Havel’s shop manager hopes his sign signals, “I am obedient and therefore I have the right to be left in peace.”

Havel wrote his essay in 1978. Could Havel have imagined that virtue signaling would be the norm in the West in 2023?

Had the sign read “I am afraid and therefore unquestioningly obedient,” Havel reasoned, the grocer would not eagerly degrade his “dignity” by signaling his fear. 

“Ideology,” Havel wrote, “is a specious way of relating to the world. It offers human beings the illusion of an identity, of dignity, and of morality while making it easier for them to part with them.”

Havel revealed a purpose in adopting an ideology you do not believe in: you can live under the “illusion that the system is in harmony with the human order and the order of the universe.”

Havel called this a “post-totalitarian system,” filled with “hypocrisy and lies,” in which “the lack of free expression [is claimed to be] the highest form of freedom.” 

Havel was clear: to prop up hypocrisy and lies, we must behave as though we believe the lies. Individuals, he wrote, “confirm the system, fulfill the system, make the system, are the system.”

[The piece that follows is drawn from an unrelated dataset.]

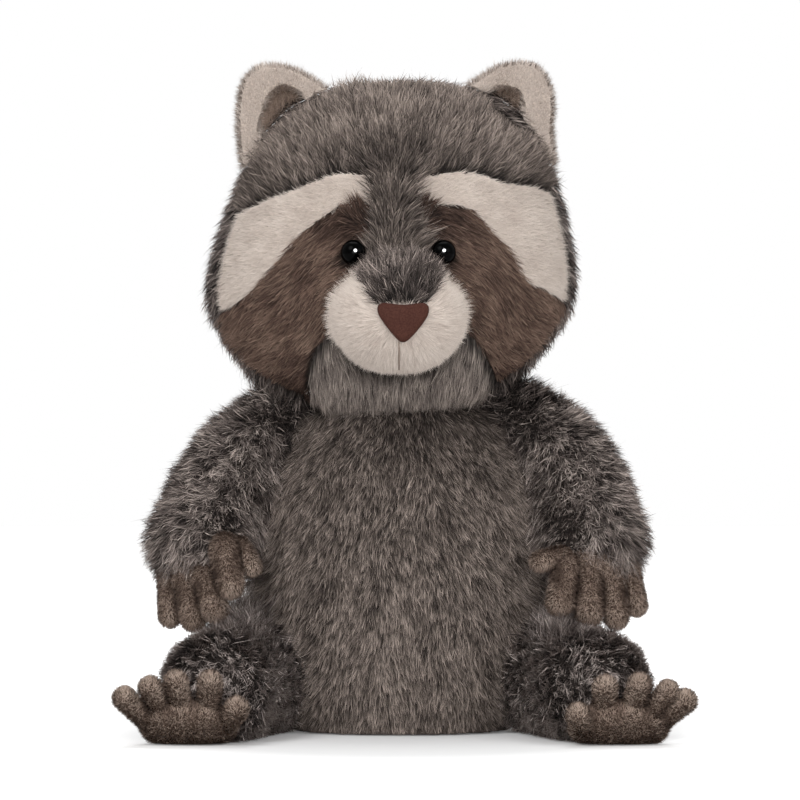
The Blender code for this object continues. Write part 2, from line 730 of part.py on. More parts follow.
def build_ears(toy, cloth, place):
    """Builds the ears, each with a hollow that holds its dark lining."""
    front = EAR_PLACE_Y - EAR_THICKNESS / 2
    back = EAR_PLACE_Y + EAR_THICKNESS / 2
    for side in SIDES:
        outline = closed_line(on_face(EAR_SHAPES[side]), 2)
        hollow = closed_line(on_face(LINING_SHAPES[side]), 2)
        ear = prism(outline, front, back, edge=EAR_EDGE)
        ear = cut(ear, prism(hollow, front - CUT_MARGIN, front + EAR_HOLLOW_DEPTH), head_form(SEAM_GAP))
        finished(ear, f"ear_{side}", cloth["cream"], toy, place)
        seat = front + EAR_HOLLOW_DEPTH - SEAM_GAP
        lining = cut(prism(hollow, seat - LINING_THICKNESS, seat, -SEAM_GAP), head_form(SEAM_GAP))
        finished(lining, f"ear_lining_{side}", cloth["brown"], toy, place)


def build_body(toy, cloth):
    """Builds the body: front and back panels, the base, the filling and its pouch of pellets."""
    wall_bottom = SEAT_THICKNESS + SEAM_GAP
    room = body_form(-FUR_THICKNESS, bottom=-CUT_MARGIN, top=BODY_HEIGHT + CUT_MARGIN)
    shell = cut(body_form(), room)
    shell = cut(shell, ground(wall_bottom))
    for name, low, high in (("torso_front", -REACH, -SEAM_GAP / 2), ("torso_back", SEAM_GAP / 2, REACH)):
        half = crossed(copied(shell), block((-REACH, low, -REACH), (REACH, high, REACH)))
        finished(half, name, cloth["grey"], toy)
    bpy.data.objects.remove(shell)

    seat = cut(body_form(), block((-REACH, -REACH, SEAT_THICKNESS), (REACH, REACH, REACH)))
    finished(seat, "seat_panel", cloth["charcoal"], toy)

    pouch_floor = SEAT_THICKNESS + SEAM_GAP
    filling = cut(body_form(-FUR_THICKNESS - SEAM_GAP), ground(pouch_floor))
    room = ring(0.0, POUCH_RADIUS + SEAM_GAP, pouch_floor + POUCH_HEIGHT + SEAM_GAP, -CUT_MARGIN, Matrix())
    filling = cut(filling, room)
    finished(filling, "body_stuffing", cloth["fibre"], toy)
    half_height = POUCH_HEIGHT / 2
    flat = POUCH_RADIUS - half_height
    angles = [math.pi * step / POUCH_STEPS for step in range(POUCH_STEPS + 1)]
    rounding = [Vector((flat + half_height * math.sin(angle), half_height * math.cos(angle)))
                for angle in angles]
    line = [Vector((0.0, half_height))] + rounding + [Vector((0.0, -half_height))]
    pouch = turned(line, SMALL_STEPS)
    pouch.matrix_world = Matrix.Translation((0.0, 0.0, pouch_floor + half_height))
    finished(baked(pouch), "pellet_pouch", cloth["linen"], toy)


def placed_head_form(offset):
    """Makes the head's form in its place on the body."""
    form = head_form(offset)
    form.matrix_world = head_place()
    return baked(form)


def build_arms(toy, cloth):
    """Builds the arms, which are cut to sit against the body and the head."""
    for side in SIDES:
        arm = cut(arm_form(side), arm_form(side, -FUR_THICKNESS), body_form(SEAM_GAP))
        arm = cut(arm, placed_head_form(SEAM_GAP))
        finished(arm, f"arm_{side}", cloth["charcoal"], toy)
        filling = arm_form(side, -FUR_THICKNESS - SEAM_GAP)
        filling = cut(filling, body_form(SEAM_GAP), placed_head_form(SEAM_GAP))
        finished(filling, f"arm_stuffing_{side}", cloth["fibre"], toy)


def digit_forms(digits, radius, grow=0.0):
    """Makes the digits of a hand or a foot as separate solids."""
    return [tube(line, (radius, radius), DIGIT_SIDES, grow, rings=2) for line in digits]


def paw(palm, digits, radius):
    """Makes a palm with its digits as one solid."""
    solid = ball(palm["middle"], palm["size"], palm["lean"])
    return joined(solid, *digit_forms(digits, radius))


def build_hands(toy, cloth):
    """Builds the hands, sewn to the cuffs."""
    for side in SIDES:
        hand = paw(PALMS[side], DIGITS[side], DIGIT_RADIUS)
        hand = cut(hand, arm_form(side, SEAM_GAP), body_form(SEAM_GAP))
        finished(hand, f"hand_{side}", cloth["velour"], toy)


def build_legs(toy, cloth):
    """Builds the legs, which rest on the ground, sit against the body and give way under the fingers."""
    for side in SIDES:
        leg = cut(leg_form(side), leg_form(side, -FUR_THICKNESS), body_form(SEAM_GAP), ground())
        leg = cut(leg, *digit_forms(DIGITS[side], DIGIT_RADIUS, SEAM_GAP))
        finished(leg, f"leg_{side}", cloth["charcoal"], toy)
        filling = leg_form(side, -FUR_THICKNESS - SEAM_GAP)
        finished(cut(filling, body_form(SEAM_GAP)), f"leg_stuffing_{side}", cloth["fibre"], toy)


def build_feet(toy, cloth):
    """Builds the feet, with their toes up, in front of the legs."""
    for side in SIDES:
        foot = cut(paw(SOLES[side], TOES[side], TOE_RADIUS), leg_form(side, SEAM_GAP), ground())
        finished(foot, f"foot_{side}", cloth["velour"], toy)


def tail_start():
    """Returns where the tail's form starts along Y, inside the body."""
    return BODY_HALF_WIDTH * BODY_SQUASH - TAIL_ROOT_DEPTH


def tail_form(offset=0.0):
    """Makes the tail as a solid that runs back from the body along the ground."""
    shares = ((0.0, 1.0), (0.45, 0.985), (0.78, 0.90), (0.97, 0.70), (1.0, 0.45), (0.92, 0.20), (0.84, 0.0))
    knots = [(share * TAIL_RADIUS, along * TAIL_LENGTH) for share, along in shares]
    line = offset_profile(smooth_line(knots, 2), offset)
    line.append(Vector((0.0, line[-1].y)))
    form = turned(line, LIMB_INNER_SIDES if offset < 0 else LIMB_SIDES)
    root = Matrix.Translation((0.0, tail_start(), TAIL_RADIUS - TAIL_PRESS))
    form.matrix_world = root @ Matrix.Rotation(-math.pi / 2, 4, "X")
    return baked(form)


def build_tail(toy, cloth):
    """Builds the tail from bands of two furs round its filling."""
    shell = cut(tail_form(), tail_form(-FUR_THICKNESS), body_form(SEAM_GAP), ground())
    sewn_on = BODY_HALF_WIDTH * BODY_SQUASH
    band = (tail_start() + TAIL_LENGTH - sewn_on) / TAIL_BANDS
    for index in range(TAIL_BANDS):
        low = -REACH if index == 0 else sewn_on + index * band + SEAM_GAP / 2
        high = REACH if index == TAIL_BANDS - 1 else sewn_on + (index + 1) * band - SEAM_GAP / 2
        piece = crossed(copied(shell), block((-REACH, low, -REACH), (REACH, high, REACH)))
        fur = cloth["charcoal"] if index % 2 else cloth["grey"]
        finished(piece, f"tail_band_{index + 1}", fur, toy)
    bpy.data.objects.remove(shell)
    filling = cut(tail_form(-FUR_THICKNESS - SEAM_GAP), body_form(SEAM_GAP))
    finished(filling, "tail_stuffing", cloth["fibre"], toy)


def build_raccoon():
    """Builds the whole toy."""
    for item in list(bpy.data.objects):
        bpy.data.objects.remove(item)
    toy = collection_named("plush_raccoon")
    cloth = {
        "grey": material("grey_fur", FUR_GREY, 0.95),
        "charcoal": material("charcoal_fur", FUR_CHARCOAL, 0.95),
        "cream": material("cream_fur", FUR_CREAM, 0.95),
        "brown": material("brown_fur", FUR_BROWN, 0.95),
        "velour": material("brown_velour", VELOUR_BROWN, 0.90),
        "nose": material("nose_cloth", NOSE_BROWN, 0.60),
        "eye": material("eye_plastic", BLACK, 0.06),
        "washer": material("washer_plastic", BLACK, 0.45),
        "fibre": material("filling_fibre", FIBRE_WHITE, 1.0),
        "linen": material("pouch_cloth", LINEN, 0.90),
    }
    build_head(toy, cloth)
    build_body(toy, cloth)
    build_arms(toy, cloth)
    build_hands(toy, cloth)
    build_legs(toy, cloth)
    build_feet(toy, cloth)
    build_tail(toy, cloth)


build_raccoon()
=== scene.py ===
"""Looks of a sitting plush raccoon: stuffed forms, a pile of single strands on each panel, eyes and nose.

Metres, +Z up. The toy faces -Y, and its left side is +X. Every panel of fur stands on the backing cloth of
its stuffed form, which is drawn in from the CAD surface by the depth of the pile.
"""

import sys

import logging
import math
from dataclasses import dataclass, field
from enum import Enum

import bmesh
import bpy
import numpy as np
from mathutils import Matrix, Vector
from mathutils.bvhtree import BVHTree
from mathutils.kdtree import KDTree


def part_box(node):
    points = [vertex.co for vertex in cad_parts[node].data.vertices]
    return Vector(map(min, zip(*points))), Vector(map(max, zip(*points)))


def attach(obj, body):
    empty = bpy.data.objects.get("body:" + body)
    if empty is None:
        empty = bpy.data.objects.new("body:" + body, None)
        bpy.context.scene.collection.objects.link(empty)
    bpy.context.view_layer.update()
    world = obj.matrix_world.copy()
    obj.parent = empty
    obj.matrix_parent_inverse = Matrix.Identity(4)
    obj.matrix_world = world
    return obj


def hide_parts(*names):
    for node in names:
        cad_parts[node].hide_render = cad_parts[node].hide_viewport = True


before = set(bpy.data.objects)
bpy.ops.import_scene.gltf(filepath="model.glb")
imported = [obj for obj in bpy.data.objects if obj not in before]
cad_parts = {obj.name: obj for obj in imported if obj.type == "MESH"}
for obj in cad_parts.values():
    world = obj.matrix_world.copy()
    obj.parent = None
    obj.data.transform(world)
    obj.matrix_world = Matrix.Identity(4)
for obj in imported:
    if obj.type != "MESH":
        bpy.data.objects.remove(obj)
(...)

Havel kindled hope as he ended his essay: “The real question is whether the brighter future is really always so distant. What if, on the contrary, it has been here for a long time already, and only our own blindness and weakness has prevented us from seeing it around us and within us, and kept us from developing it?”

Mill, Havel, and Kundera all point us to a terrible truth: our moral weakness, desire to evade responsibility, and illusion that the majority makes right have led us down the slippery slope of forfeiting our freedom. 

How do we respond to those working to undermine human rights? The solution is simple, but not without personal costs. Stop lying, stop degrading yourself, stop pretending to believe what you don’t, and resign from the role as an enabler of tyranny.